Happily, Shange was wrong. Her career is far from over. In fact, she is working with the Barnard archivist as she sifts through the treasure trove of drafts, letters and journals. She added gleefully, “I’ve also been sending poems to Ishmael Reed’s talking magazine, and I gained the use of my fingers about six months ago, so I can type on the typewriter. I like that because I can control it. I can’t quite control the computer yet. I don’t know how to make the lines dance on the page the way I like to do.” She’s also working with a writer who’s “doing an extensive critical biography.”

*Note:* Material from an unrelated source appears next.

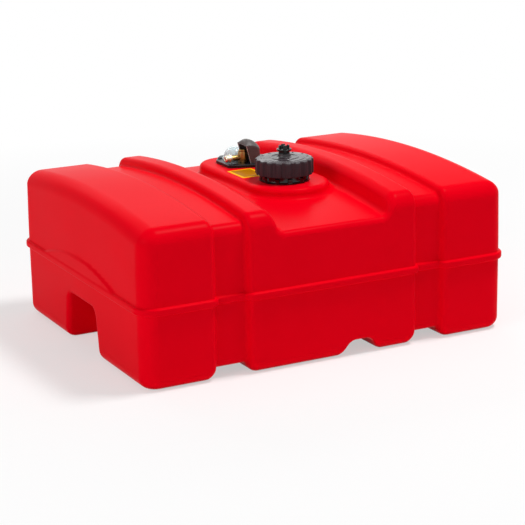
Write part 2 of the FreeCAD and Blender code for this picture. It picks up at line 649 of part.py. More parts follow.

Although “For Colored Girls” is still being staged around the world, Shange says she doesn’t oversee those productions any more: “I have had to let it go,” she said. “Otherwise it would consume my life.” Now she is working on a theater piece called “Lost in Language & Sound” based on the book by the same name. What drives her? “think that as artists we can change things … The day after Trump was elected Iposted on my Facebook page, “The struggle continues and don’t give up,… I wrote that we must persevere and keep doing our work and, even though it’s sort of Leninist, artists are the vanguard of the revolution and our work is more important now than ever.”

Clearly, this girl is a colored girl for whom the rainbow is not enuf.